The community, largely financed by the restitution from the prewar religious Jewish properties of the annihilated Jewish population of Lithuania, is constitutionally bound to respect constitutional and democratic norms. In that spirit it is expected that fair and democratic rules, procedures and dates will imminently appear on the community’s website, well before the next meeting, in April, of the restitution board of the “Good Will Foundation,” as it is known.
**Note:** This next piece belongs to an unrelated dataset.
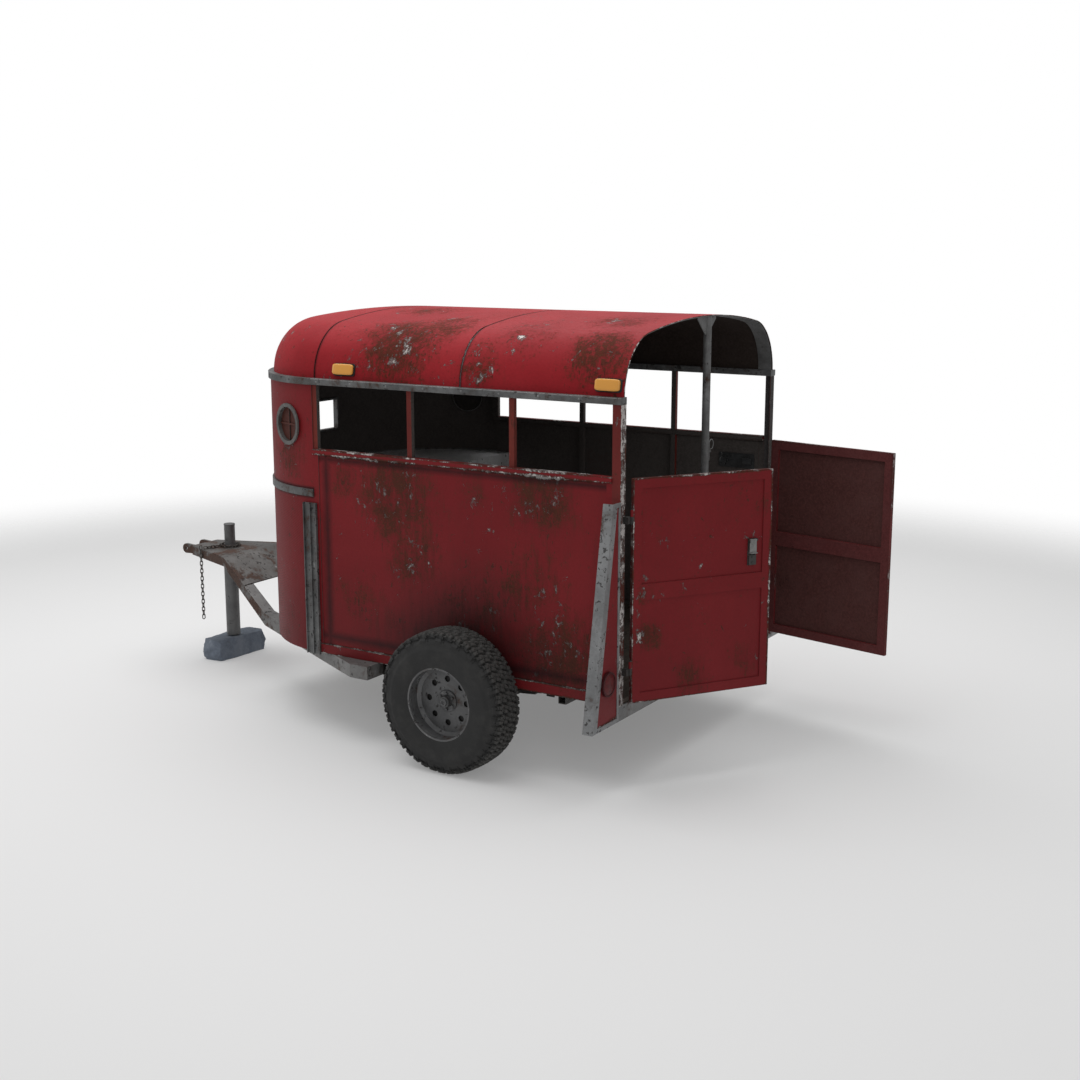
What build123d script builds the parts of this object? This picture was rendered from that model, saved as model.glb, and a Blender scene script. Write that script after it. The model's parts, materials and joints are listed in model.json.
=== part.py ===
from build123d import *
from math import asin, atan2, cos, degrees, radians, sin, sqrt
import os

# Livestock trailer: single axle, round nose, open window band, arched roof, two rear doors.
# Millimetres. +X points to the rear, +Y to the trailer's right, +Z up, ground at z = 0.
# The origin is under the middle of the whole trailer with its doors standing open.

# ---------------------------------------------------------------- driving dimensions
tyre_radius = 381
tyre_half_width = 119
deck_over_axle = 76

body_half_width = 910
side_length = 1920
nose_depth = 745
side_height = 1150
window_band = 350
lip_z = tyre_radius + deck_over_axle
lip_height = 54
sill_z = lip_z + side_height
sill_height = 30
rail_z = sill_z + window_band
rail_height = 35
roof_inset = 25
roof_nose_inset = 15
roof_half_width = body_half_width - roof_inset
roof_nose_depth = nose_depth - roof_nose_inset
roof_rise = 350
roof_corner_radius = 300
sheet = 3
tube_wall = 4
seat_gap = 0.3
running_clearance = 0.05

tongue_reach = 1085
drawbar_over_lip = 275
pin_drop = 27
pin_reach = side_length + nose_depth + tongue_reach
pin_hole_radius = 11
ear_radius = 32
ear_thickness = 18
ear_outer_y = 85

drawbar_top = lip_z + drawbar_over_lip
pin_height = drawbar_top - pin_drop
drawbar_depth = 55
frame_depth = 75
drawbar_width = 80
drawbar_plate_thickness = 6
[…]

Recent crises, most or all self-inflicted, according to critics, have led to international scandals about plans for a convention center in the heart of the old Vilna Jewish cemetery; disbursement of restitution funds for Lithuanian and Israeli government pet projects to the detriment of the survival and growth of the community; a campaign to close down Jewish initiatives in the country not under the community leader’s control; repeated use of police and armed guards to exclude from synagogue services the city’s long-serving resident rabbi, Rabbi Sholom-Ber Krinsky, most recently on 28 February. Europe’s chief rabbinical court, the London Beth Din, recently summoned two leaders of the community, including its chairperson, for a hearing on the matter. Sadly, Lithuania is the only country where government agencies have supported campaigns of prosecutorial defamation and public harassment against Holocaust survivors who joined the anti-Nazi resistance, an effort relaunched this month after a lull of some years, resulting in 2017 in a campaign against an esteemed 95 year old member of the community that took on a bizarre form during March 11th independence day activities last week. On the demographic side of things, the community is challenged by low birth rates, high emigration and assimilation, all the while defying all predictions of imminent disappearance with ever more creative initiatives and diverse contributions to Jewish and wider life.
Lithuanian Jews of many opinions are looking forward to a campaign that is transparent and fair, robust but amicable, and focused on issues and the future, not personalities and the past.